Grouting was needed for the construction of three cross passages in soil, to ensure ground stability during excavation.

'What made it interesting was using a machine like this for the first time here and proving the technology, ' says Fung. Its rate of progress, averaging 10m a day, was considered such a success that the TBM is now being used by Dragages on the East Rail Lok Ma Chau spur line.

Stations offer their own challenges Relatively, construction of the southern section's three stations at Nam Cheong, Mei Foo and Tsuen Wan West was more complex than the tunnelling, says CN Fung, project manager for the works.

'Tsuen Wan West is built in made land - in fact part of the station footprint had to be reclaimed before construction could start. The site contains a number of sea walls that we had to excavate through. We also had to remove or relocate ferry piers, roads, footpaths and utilities.'

For good measure, three major drainage culverts with sections ranging from 10m 2to26m 2had to be diverted around the site, while extensive consolidation grouting was required to minimise risk of settlement in the piers of a highway viaduct crossing the Tsuen Wan West station site.

The station itself is built on two levels, half below and half above ground. Large diameter bored pile and diaphragm wall foundations are founded on bedrock and are big enough to allow high rise towers to be built on the station superstructure in future.

Tsuen Wan West station has been built through new and existing fill with piles and diaphragm wall foundations founded in rock at depths of up to 30m. The platform slab is roughly 20m below ground level, and the piled foundations play an important role in resisting uplift forces. The station was built bottom up, with the diaphragm walls supported by heavy bracing.

There were concerns during construction for the stability of the adjacent Tsuen Wan elevated bypass, which was originally built as a marine structure on driven steel piles.

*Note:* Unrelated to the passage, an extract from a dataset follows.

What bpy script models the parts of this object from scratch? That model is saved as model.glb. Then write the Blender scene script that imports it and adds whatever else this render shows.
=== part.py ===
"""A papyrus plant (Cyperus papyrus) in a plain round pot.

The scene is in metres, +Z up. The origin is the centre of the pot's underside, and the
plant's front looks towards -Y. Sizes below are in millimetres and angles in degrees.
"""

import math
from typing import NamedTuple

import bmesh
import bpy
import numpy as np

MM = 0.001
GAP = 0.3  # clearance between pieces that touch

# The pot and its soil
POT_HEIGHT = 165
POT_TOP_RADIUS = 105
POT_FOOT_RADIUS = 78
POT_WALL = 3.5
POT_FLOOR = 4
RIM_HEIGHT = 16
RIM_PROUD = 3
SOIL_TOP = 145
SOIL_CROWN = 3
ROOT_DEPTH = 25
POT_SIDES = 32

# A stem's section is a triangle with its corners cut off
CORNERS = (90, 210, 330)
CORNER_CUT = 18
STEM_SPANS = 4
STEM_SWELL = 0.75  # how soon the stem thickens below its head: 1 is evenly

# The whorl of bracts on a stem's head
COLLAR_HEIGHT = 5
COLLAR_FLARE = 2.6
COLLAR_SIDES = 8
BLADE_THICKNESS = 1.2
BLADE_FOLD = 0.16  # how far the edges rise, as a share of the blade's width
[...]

Contingency plans were laid to jack the structure up if settlement was detected, reports Fung.

'Nam Cheong is effectively two stations rolled into one, ' says West Rail director Ian Thoms. Here, West Rail crosses the MTR Tung Chung line. 'The only obvious thing to do was build an interchange, so in the course of building a station for KCRC, MTR got one too - what a freebie!' he exclaims.

Nam Cheong Station is built under the MTR Airport Express Line, which is at grade, with a common concourse for both lines beneath. It is a complex configuration in its own right, but the Airport Express train also whizzes through Nam Cheong on a ballasted trackslab. For maximum complexity the site is in recently reclaimed ground.

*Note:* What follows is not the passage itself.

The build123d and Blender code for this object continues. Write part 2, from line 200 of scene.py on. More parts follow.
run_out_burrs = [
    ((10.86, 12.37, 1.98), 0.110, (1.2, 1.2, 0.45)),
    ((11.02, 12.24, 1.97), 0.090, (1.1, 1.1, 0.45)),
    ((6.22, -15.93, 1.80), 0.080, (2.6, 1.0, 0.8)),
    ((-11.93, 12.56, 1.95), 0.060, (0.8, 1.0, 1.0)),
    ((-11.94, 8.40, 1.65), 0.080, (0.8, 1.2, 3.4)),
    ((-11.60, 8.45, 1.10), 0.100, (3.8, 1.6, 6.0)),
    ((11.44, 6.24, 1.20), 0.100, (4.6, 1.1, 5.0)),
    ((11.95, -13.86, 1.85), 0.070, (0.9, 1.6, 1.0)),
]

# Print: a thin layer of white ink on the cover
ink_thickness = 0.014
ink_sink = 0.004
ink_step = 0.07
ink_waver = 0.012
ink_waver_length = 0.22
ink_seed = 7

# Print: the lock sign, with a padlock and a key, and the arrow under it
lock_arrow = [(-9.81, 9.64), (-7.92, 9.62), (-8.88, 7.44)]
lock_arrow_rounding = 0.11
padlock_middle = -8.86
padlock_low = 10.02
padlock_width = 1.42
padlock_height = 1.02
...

'The reclamation was only 10 years old, so relatively little consolidation had taken place.

Ground settlement was a major concern, ' says Fung.

Construction was guaranteed to speed up the consolidation process: 'We were installing bored and percussion piles; there would be a lot of heavy plant moving around. There was also a major issue with dewatering, ' says Fung. This caused concern, as the expressway viaduct is founded on friction piles.

Dewatering was controlled and a system of 24 hour, real time settlement monitoring installed - claimed to be another first for Hong Kong. As soon as construction was completed the ground was recharged with water to halt movement - a total of 75mm settlement was measured.

Mei Foo Station is 'like a vertical sandwich', Fung jokes. It sits directly above MTR tunnels and underneath an expressway viaduct. It is hemmed in to either side by the viaduct's piers, by the foundations of high rise apartment blocks and by drainage culverts. 'Its alignment is tight; it had to be built to millimetre tolerances, ' Fung sums up. The constraints of the site have given Mei Foo curved platforms, on the minimum possible radius.

Construction was open cut, and extensive measures were taken to prevent settlement of the structures jostling up against it.

'We piled extensively over the footprint of the station to support the station structure itself, and constructed the station within a series of very small cofferdams, so that the working area was isolated as far as possible from the surrounding ground, ' Fung reports.